__TO BE DONE__. All of the records below should be output exactly.

__EXTRACTED ENTRIES__.
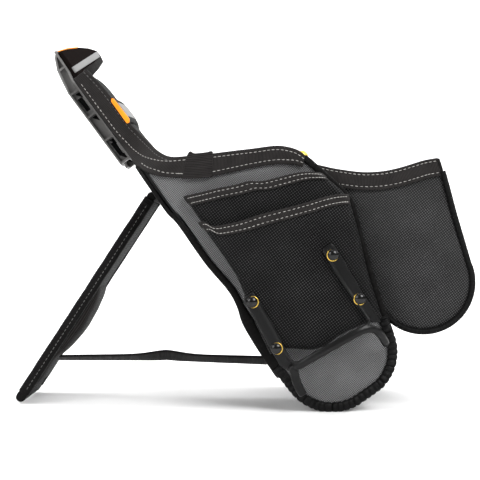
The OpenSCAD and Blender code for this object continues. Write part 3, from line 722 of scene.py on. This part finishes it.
def wall_point(a, b):
    p = at(wall_line, a)
    y = (2 * b - 1) * 82.5
    belly = 1.0 * wander(y, 200 * a, 25)
    way = at(wall_line, a + 0.01) - at(wall_line, a - 0.01)
    out = Vector((way.y, -way.x)).normalized() * min(belly, 1.2)
    return Vector((p.x + out.x, y, p.y + out.y))


bm = panel(120, 30, wall_point, lambda a, b: (a * 330, b * 165))
piece("front_wall_cloth", bm, weave_black, stands_for=["front_wall"], thick=2.6,
      facing=(1, 0, -0.3))

# %% [markdown]
# ## Bindings round the compartment
# The tape round the lower curve is eased round a tight bend, so it gathers into small pleats. The ring that
# is swept along the edge swells and pinches, with uneven spacing, and pulls in sharply between pleats.

# %% Gathered binding
def pleat(run):
    """1 on the crown of a pleat and 0 in the fold between two."""
    phase = run / 4.7 + 0.35 * wander(run, 9, 11)
    return abs(math.sin(math.pi * phase)) ** 0.45


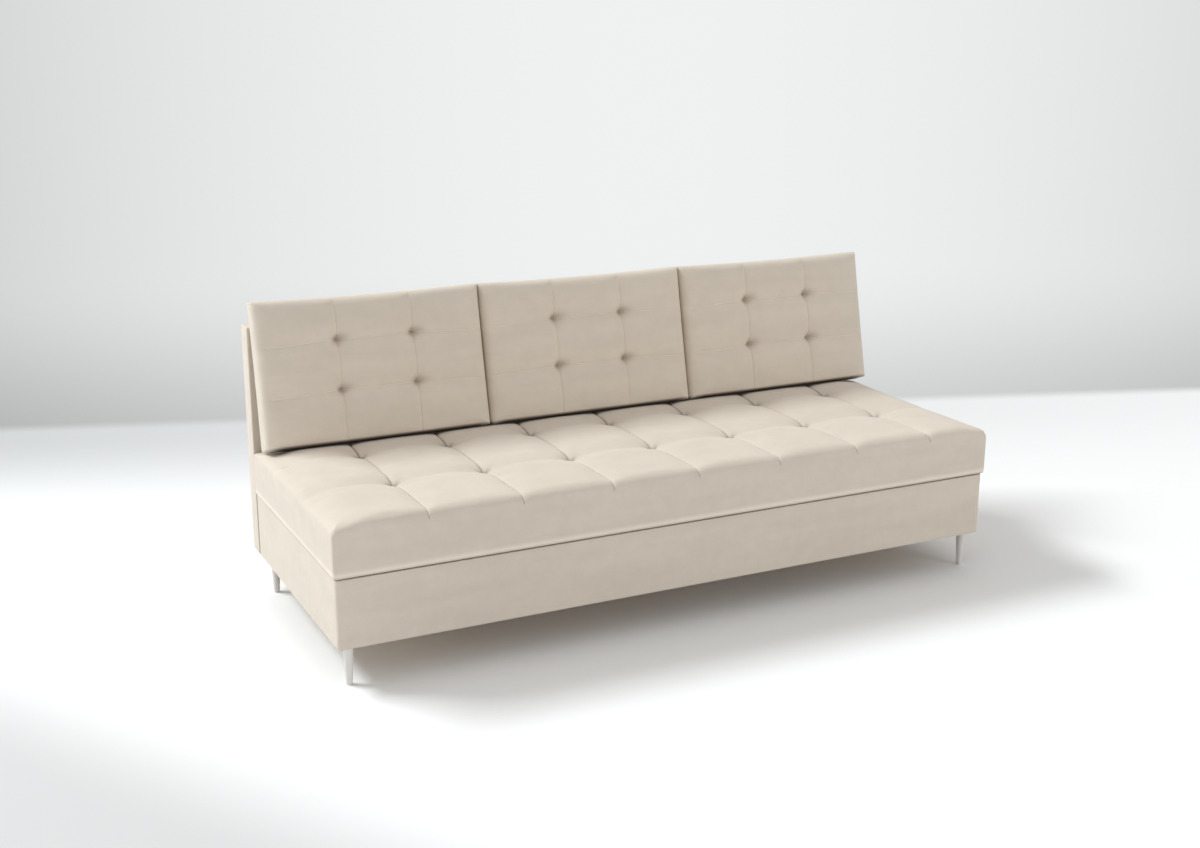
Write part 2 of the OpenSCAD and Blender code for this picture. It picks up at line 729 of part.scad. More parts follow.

__FULL RESPONSE__.
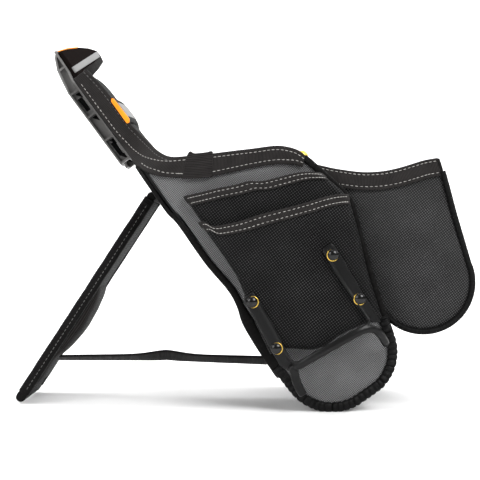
The OpenSCAD and Blender code for this object continues. Write part 3, from line 722 of scene.py on. This part finishes it.
def wall_point(a, b):
    p = at(wall_line, a)
    y = (2 * b - 1) * 82.5
    belly = 1.0 * wander(y, 200 * a, 25)
    way = at(wall_line, a + 0.01) - at(wall_line, a - 0.01)
    out = Vector((way.y, -way.x)).normalized() * min(belly, 1.2)
    return Vector((p.x + out.x, y, p.y + out.y))


bm = panel(120, 30, wall_point, lambda a, b: (a * 330, b * 165))
piece("front_wall_cloth", bm, weave_black, stands_for=["front_wall"], thick=2.6,
      facing=(1, 0, -0.3))

# %% [markdown]
# ## Bindings round the compartment
# The tape round the lower curve is eased round a tight bend, so it gathers into small pleats. The ring that
# is swept along the edge swells and pinches, with uneven spacing, and pulls in sharply between pleats.

# %% Gathered binding
def pleat(run):
    """1 on the crown of a pleat and 0 in the fold between two."""
    phase = run / 4.7 + 0.35 * wander(run, 9, 11)
    return abs(math.sin(math.pi * phase)) ** 0.45


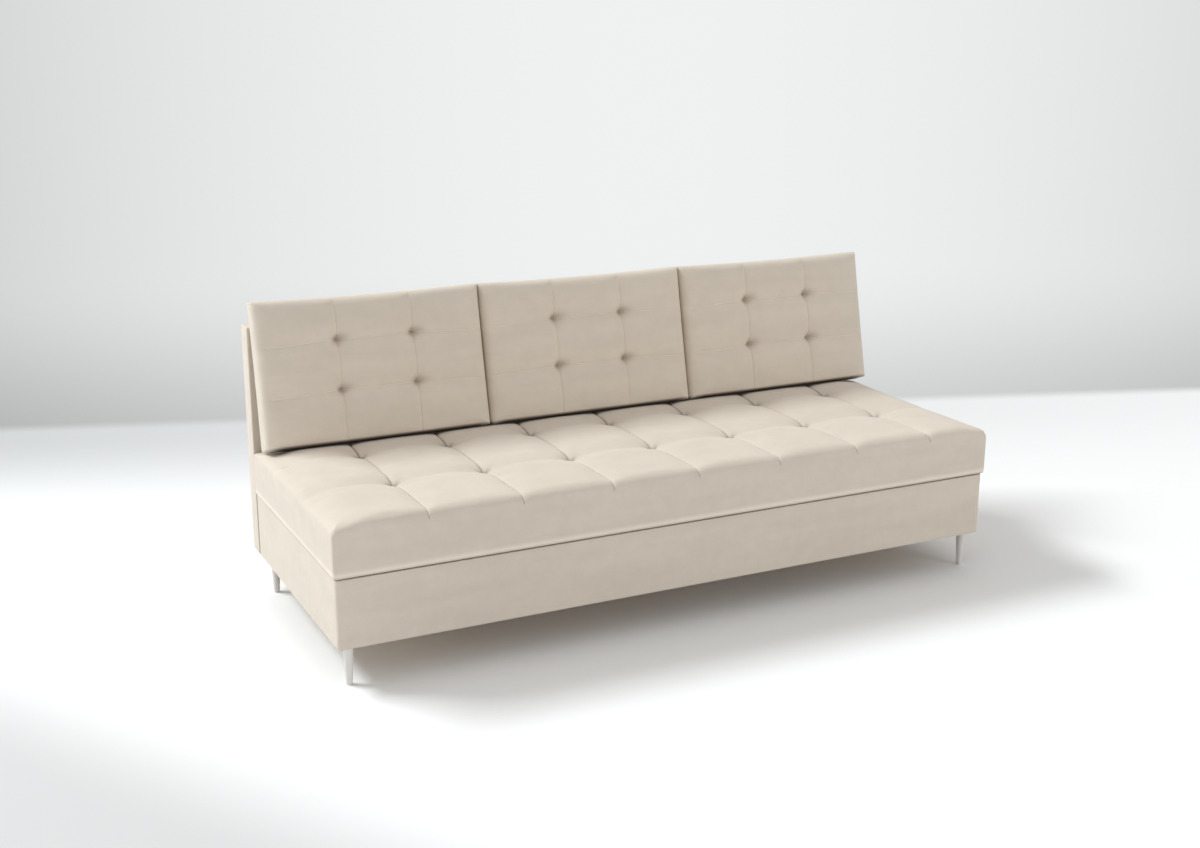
Write part 2 of the OpenSCAD and Blender code for this picture. It picks up at line 729 of part.scad. More parts follow.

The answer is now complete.